One can „click” or „focus’‘ elements based on its „name“, „description“, „role“ (eg. ‚page tab‘) and „id” — although the id is never set for the Tryton client.
There are two APIs: a „focus“-oriented and a „node“ oriented. The former seems more elegant, but misses some actions like double-click.
development seems stalled, anyhow there seem to be quite some users
An issue about publishing v0.9.10 on PyPI is still open while this version is on PyPI since four years already.
Version 0.9.11 was tagged three years ago, but this version is still not in PyPI. (resp.ticket exists)
Releases seem to not yet support Python 3 — which is a deal-breaker
xdotool
written in C
could be used for the Tryton desktop client and the Web client
X11 only. will most probably break on wayland.
emulates key-presses and mouse-moves, window manipulation
For executing an action (e.g. click on a button or into a text-box) one needs to know the screen position of the element in pixels. This is very low-level. We could leverage this by adding some abstraction layer, which knows about the position and sizes of elements. Anyhow, this seems cumbersome.
I did not test it (due to the last point)
testcafe
written in Javascript
could be used for the web client
Nodes are selected using CSS selectors and selcetor functions.
actions are performed on the selected nodes.
Due to the structure of the HTML in the Tryton Web UI (see image), we would need to implement selector functions to select e.g. „the ‚New‘ button in the toolbar of the tab panel ‚Parties‘“
I did not test it since I dislike Javascript, though this might be the way to create videos for the Web UI
text-to-speech options
say.js mentioned in the original post
written in Javascript, to be used with testcafe — at least this is the idea
For Linux: uses the „Festival“ speech engine, does not support exporting the files (thus no caching) Festival seems to support English only — which is deal-breaker IMHO
For Windows: uses the Windows SAPI.SpVoice API
For Mac: Uses the Mac tool say
For Python, there is no package like says.js AFAIK. Anyhow, this can be implemented using a TTS package and some play-back module, eventually caching the synthesized speech. (And indeed I already implemented this)
TTS— offline
Uses language models by Coqui. Examples for English sound very good, same for the few tests I made for German. HUGE, since all offline.
pyttx/pyttx3 — offline
Uses the operating-system’s mechanisms to generate speech (Windows: sapi5, Mac: nsss - NSSpeechSynthesizer, other: espeak — espeak is lousy AFAIK). Allows setting rate, voice, volume.
google-tts — online
Another package for Google TTS. Seems to allow setting rate, voice, output-encoding, etc.
ttw-wrapper — online or offline depending on used engine/service
Wrapper for several TTS engines: AWS Polly, Google, Microsoft, IBM Watson, PicoTTS, SAPI
tts-watson — online
API for accessing the IBM Watson TTS. Requires an API key, so I did not try it. (Registration and service seems to be free of charge)

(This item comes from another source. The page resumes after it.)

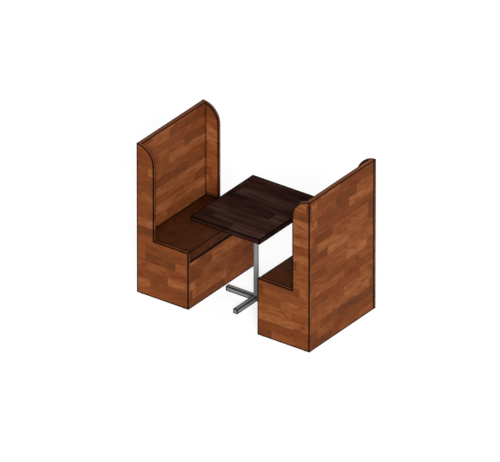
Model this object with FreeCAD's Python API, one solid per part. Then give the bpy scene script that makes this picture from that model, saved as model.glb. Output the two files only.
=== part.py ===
"""Restaurant booth seating: two high-backed benches that face each other across a pedestal table.

Lengths are in millimetres. X runs from the left bench to the right one, Y away from the viewer and Z up.
The origin is on the floor, in the middle of the set.
"""
import FreeCAD
import Part
import math
import os

Vector = FreeCAD.Vector

# Whole set
leg_gap = 610.0                    # from one seat front to the other, across the table
bench_depth = 457.0
bench_width = 813.0
bench_height = 1219.0

# Bench boards
end_panel_thickness = 25.0
arm_height = 465.0                 # top of the low part of an end panel, beside the seat
wing_depth = 152.0                 # the tall part of an end panel, rounded off over its whole depth
front_panel_thickness = 25.0
back_board_thickness = 19.0
backrest_thickness = 19.0
lipping_thickness = 6.0            # strip that covers the top of the two back boards
edge_rounding = 1.5

# Bench inner frame
cleat_width = 25.0
cleat_height = 40.0
bearer_width = 30.0
block_size = 32.0                  # side of the square glue blocks in the corners
bottom_rail_height = 60.0
bottom_rail_thickness = 20.0

# Nail-on floor glides
glide_height = 3.0
glide_radius = 11.0
glide_inset = 45.0                 # from a panel's front or back edge
nail_radius = 1.5
nail_length = 18.0
glide_rounding = 1.0

# Dowels
dowel_radius = 4.0
dowel_length = 30.0
dowel_depth_in_end_panel = 12.0

# Wood screws of the bench frames
screw_radius = 2.0
screw_head_radius = 4.0
screw_head_height = 2.5
screw_length = 40.0
screw_tip_length = 4.0
screw_recess_size = 2.0
screw_recess_depth = 1.2

# Lift-out seat
seat_drop = 3.0                    # the seat's sewn edge lies this far below the end panels' low top
seat_front_setback = 3.0
seat_clearance = 2.5               # between the seat and the boards beside and behind it
seat_board_thickness = 15.0
seat_board_clearance = 1.0         # between the board's edge and the cover's inside
foam_thickness = 61.0              # at the sewn edge, under the crown
cover_thickness = 1.5
cover_hem_width = 24.0             # the cover's turned-under border
crown_height = 9.0
edge_roll_radius = 7.0
side_draw_in = 2.0
rest_gap = 0.3                     # between a lift-out or soft piece and what it rests on
batten_width = 22.0
batten_height = 24.0
batten_clearance = 3.0
batten_screw_length = 30.0

# Upholstery staples
staple_crown = 10.0
staple_wire = 1.0
staple_leg = 7.0
staple_pitch = 88.0

# Table top and its plate
table_length = 610.0               # along X
table_width = 762.0                # along Y
table_height = 760.0
table_thickness = 38.0
table_edge_rounding = 2.5
plate_side = 230.0
plate_thickness = 4.0
plate_corner_radius = 22.0
plate_screw_inset = 22.0
plate_screw_length = 30.0

# Table base
column_radius = 19.0
column_wall = 2.0
foot_span = 510.0                  # from end to end of the cross
foot_width = 38.0
foot_height = 38.0
foot_wall = 2.0
foot_corner_radius = 3.0
cap_flange = 3.0
cap_plug_depth = 12.0

# Screw-in levellers
leveller_pad_height = 3.0
leveller_pad_radius = 14.0
leveller_pad_chamfer = 0.8
leveller_stem_radius = 4.0
leveller_inset = 32.0              # from a foot's end
leveller_travel = 12.0
leveller_stem_spare = 3.0          # thread left above the nut at full travel
leveller_nut_radius = 8.0
leveller_nut_height = 10.0
thread_clearance = 0.05
hole_clearance = 0.5

cut_overrun = 1.0                  # how far every cutting tool runs past what it cuts

# Places worked out from the sizes
overall_length = 2 * bench_depth + leg_gap
back_x = -overall_length / 2
front_x = back_x + bench_depth
half_width = bench_width / 2
inner_y = half_width - end_panel_thickness
seat_rest_z = arm_height - seat_drop - foam_thickness - seat_board_thickness - 2 * cover_thickness
cleat_bottom_z = seat_rest_z - cleat_height
backrest_x = back_x + back_board_thickness
backrest_face_x = backrest_x + backrest_thickness
rear_cleat_face_x = backrest_face_x + cleat_width
front_panel_x = front_x - front_panel_thickness
front_rail_x = front_panel_x - cleat_width
foot_bottom_z = leveller_pad_height + rest_gap
foot_top_z = foot_bottom_z + foot_height
plate_bottom_z = table_height - table_thickness - plate_thickness
leveller_stem_length = (
    rest_gap + foot_wall + leveller_nut_height + leveller_travel + leveller_stem_spare
)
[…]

nemo-tts — NVIDIA Neural Modules, package seems a bit outdated
Unsorted findings:
RHvoice project — seems to focus on eastern European languages
sanskrit-tts — python module
baidu-tts — python module
liepa-ttts — python module, Lithuanian language synthesizer from LIEPA project
PyPI list a lot more modules I did not investigate
I have created a tooling with which you can create tutorial videos script-driven - in several languages Jfast- automatically. You can admire the first video in English, German and French at https://dateicloud.de/index.php/s/6fQ9rgcDiSMXoJA . Also the playbook with which it was generated is attached.
The tooling is far beyond a proof-of-concept and in prototype state already. Anyhow, there is still room for improvements.
This is how it works:
The playbook contains the texts to be spoken as well as the actions to be performed (clicking buttons, entering text, etc…)
babel is used to extract the spoken strings and for translation.
text-to-speech is used for generating speech for each text. Translated texts are used for this.
Currently coqui TTS is used since it yields much better then Google TTS according to my tests. Anyhow Conqui’s model for French sound terrible, so we might need to improve here.
A script „record-video.sh” creates a fresh database for each video (subject for optimization), starts trytond, starts the tryton GTK client, runs the playbook.
The playbook starts (and pauses) the screen-recorder (simplescreenrecorder for now). The playbook decides about whether it starts before or after log-in.
The playbook „says” the text (synchronous or asynchronous), moves the mouse, clicks and enters texts.
The Accessibility Interface is used for interacting with the application. Thus it is quite high-level, although due to the technical way this GUI is made, some hurdles had to be taken. And there are still quite some issues to be solved.
As a test I created a French version of the video, which took about 10 minutes to translate the strngs using deepl.com and a minute to synthesize the speech. Thus within about 15 Minutes there was a translated version — with an all-French GUI.